__Your instructions__
Your task is to give the data again, exactly, with every line intact.
-- START OF Extracted material --
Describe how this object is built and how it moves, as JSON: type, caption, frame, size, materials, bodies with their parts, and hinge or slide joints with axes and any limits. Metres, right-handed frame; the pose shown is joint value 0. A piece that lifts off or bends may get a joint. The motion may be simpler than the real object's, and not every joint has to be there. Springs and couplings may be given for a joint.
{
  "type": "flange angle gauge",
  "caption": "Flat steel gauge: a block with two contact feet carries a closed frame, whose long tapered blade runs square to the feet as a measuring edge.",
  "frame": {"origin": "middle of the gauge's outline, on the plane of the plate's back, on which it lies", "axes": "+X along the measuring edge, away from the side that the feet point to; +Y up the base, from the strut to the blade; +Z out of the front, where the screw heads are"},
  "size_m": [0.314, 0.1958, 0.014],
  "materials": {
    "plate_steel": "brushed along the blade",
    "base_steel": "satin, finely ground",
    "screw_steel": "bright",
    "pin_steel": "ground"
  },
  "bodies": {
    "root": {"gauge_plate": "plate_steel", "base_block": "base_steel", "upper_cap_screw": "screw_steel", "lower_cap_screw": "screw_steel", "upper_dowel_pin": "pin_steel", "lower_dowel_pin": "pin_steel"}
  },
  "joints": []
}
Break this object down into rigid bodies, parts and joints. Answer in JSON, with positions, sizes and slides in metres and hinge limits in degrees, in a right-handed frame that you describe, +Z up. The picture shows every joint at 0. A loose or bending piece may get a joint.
-- END OF Extracted material --
__Complete answer__
Describe how this object is built and how it moves, as JSON: type, caption, frame, size, materials, bodies with their parts, and hinge or slide joints with axes and any limits. Metres, right-handed frame; the pose shown is joint value 0. A piece that lifts off or bends may get a joint. The motion may be simpler than the real object's, and not every joint has to be there. Springs and couplings may be given for a joint.
{
  "type": "flange angle gauge",
  "caption": "Flat steel gauge: a block with two contact feet carries a closed frame, whose long tapered blade runs square to the feet as a measuring edge.",
  "frame": {"origin": "middle of the gauge's outline, on the plane of the plate's back, on which it lies", "axes": "+X along the measuring edge, away from the side that the feet point to; +Y up the base, from the strut to the blade; +Z out of the front, where the screw heads are"},
  "size_m": [0.314, 0.1958, 0.014],
  "materials": {
    "plate_steel": "brushed along the blade",
    "base_steel": "satin, finely ground",
    "screw_steel": "bright",
    "pin_steel": "ground"
  },
  "bodies": {
    "root": {"gauge_plate": "plate_steel", "base_block": "base_steel", "upper_cap_screw": "screw_steel", "lower_cap_screw": "screw_steel", "upper_dowel_pin": "pin_steel", "lower_dowel_pin": "pin_steel"}
  },
  "joints": []
}
Break this object down into rigid bodies, parts and joints. Answer in JSON, with positions, sizes and slides in metres and hinge limits in degrees, in a right-handed frame that you describe, +Z up. The picture shows every joint at 0. A loose or bending piece may get a joint.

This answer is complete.